Таким образом, все доказывает, что эволюция общего сознания происходит в указанном направлении. Весьма вероятно, что оно прогрессирует менее, чем индивидуальное сознание; во всяком случае в своей совокупности оно становится слабее и неопределеннее. Коллективный тип теряет свою выпуклость; формы его становятся более абстрактными и менее точными. Без сомнения, если бы этот упадок был - как часто думали - оригинальным продуктом нашей новейшей цивилизации и единственным случаем в истории обществ, то можно было бы спросить себя, будет ли он долговечным; но, в действительности, он происходит непрерывно с отдаленнейших времен.
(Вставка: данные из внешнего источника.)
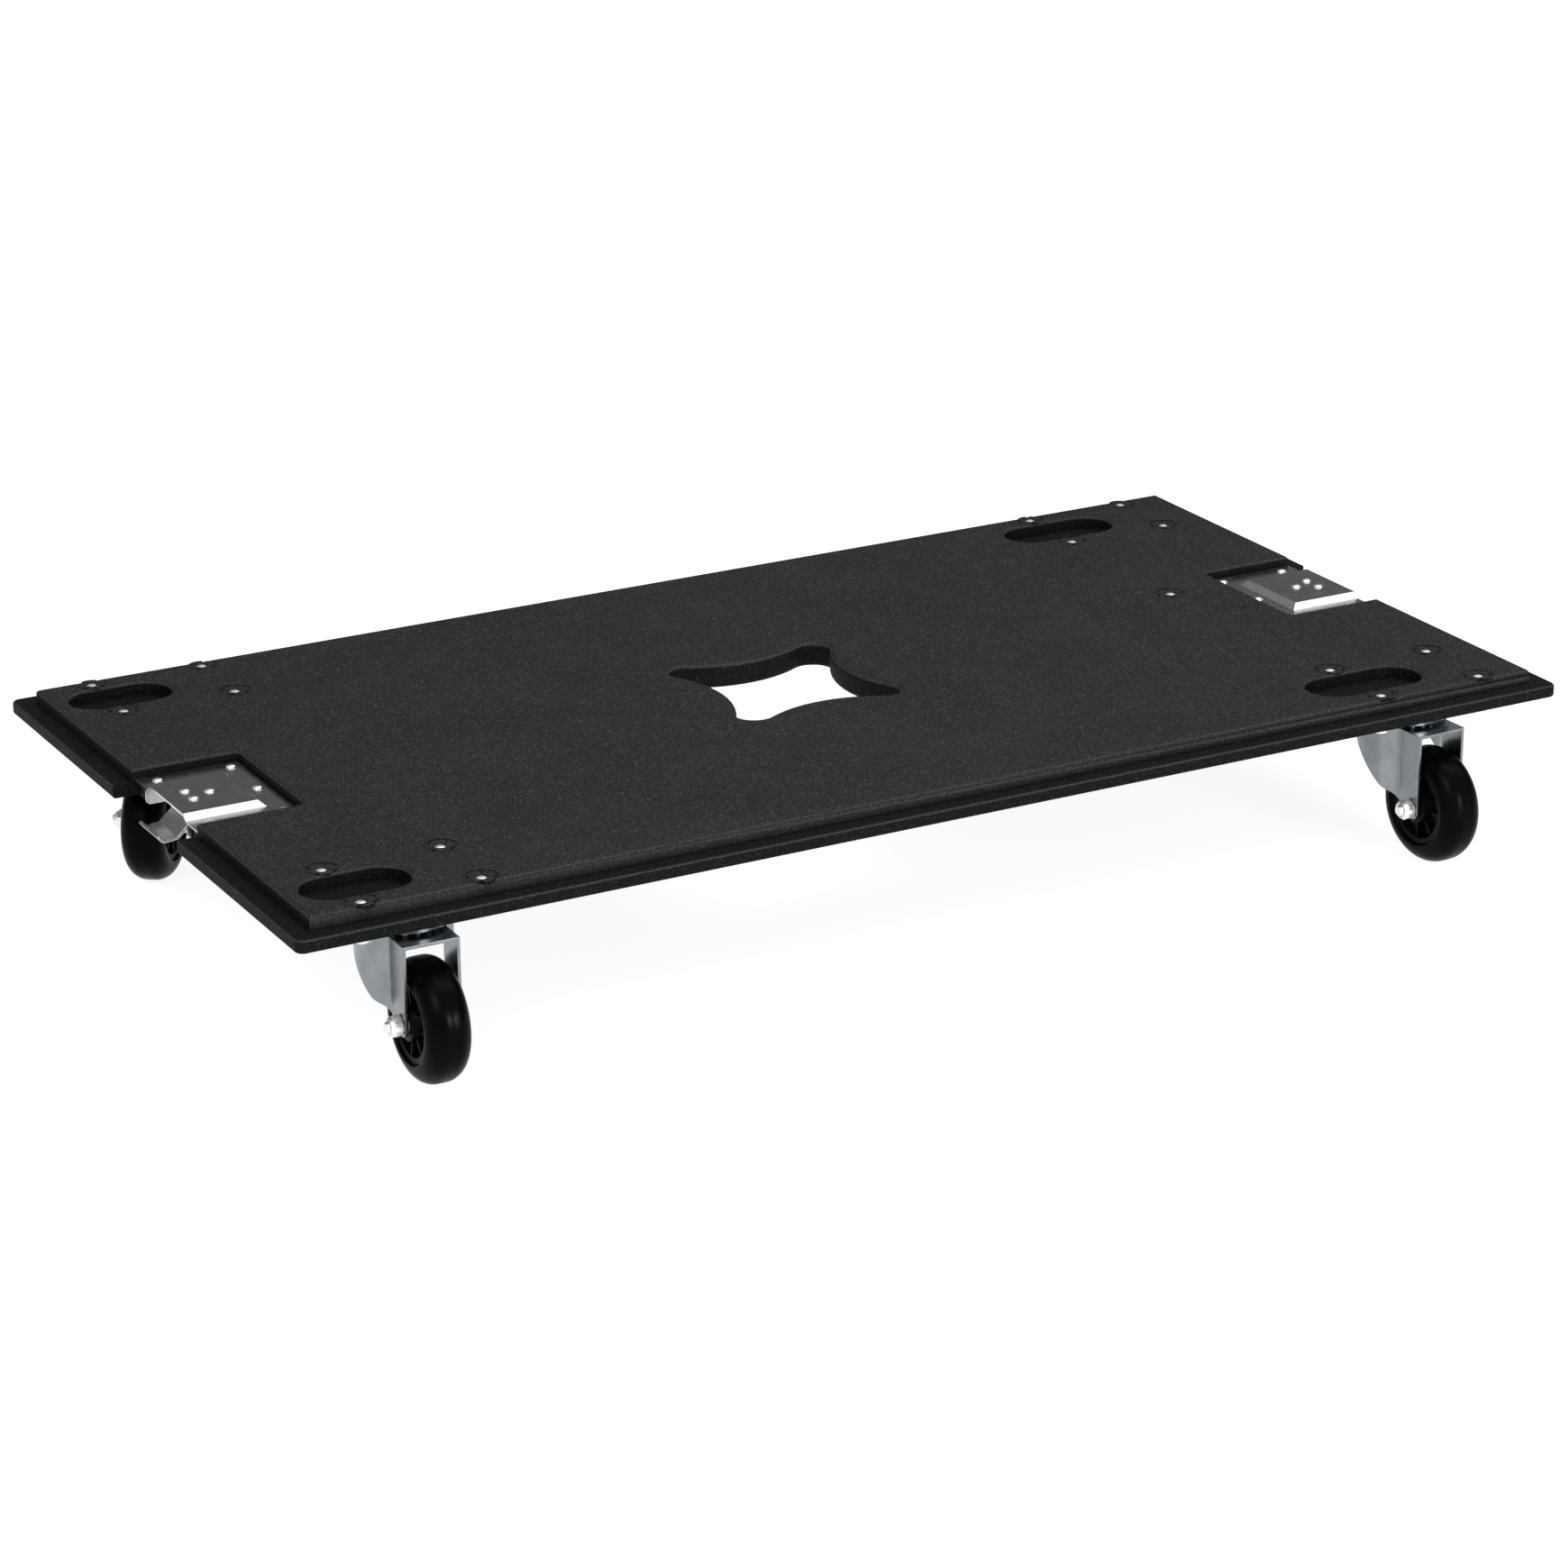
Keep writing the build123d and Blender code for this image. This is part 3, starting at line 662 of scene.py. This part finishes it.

Это мы пытались доказать. Индивидуализм, свободная мысль существует не со вчерашнего дня, не с 1789 г., не с реформации, не со схоластик, не с падения греко-римского политеизма или восточных теократий. Это явление, не начинающееся нигде, но развивающееся, не останавливаясь, на всем протяжении истории. Конечно, это развитие не прямолинейно. Новые общества, заменяющие прежние, не начинают своего пути как раз там, где последние остановили свой. Разве это возможно? Дитя продолжает не старость или зрелый возраст своих родителей, но их собственное детство. Значит, если хотят дать себе отчет о пройденном пути, то нужно рассматривать последовательные общества только в одну и ту же эпоху их жизни. Нужно, например, сравнивать средневековые христианские общества с первобытным Римом, этот последний с начальной греческой общиной и т.д. Тогда констатируют, что этот прогресс или - если угодно - этот регресс происходил непрерывно. Итак, мы имеем здесь неизбежный закон, восставать против которого было бы безрассудно.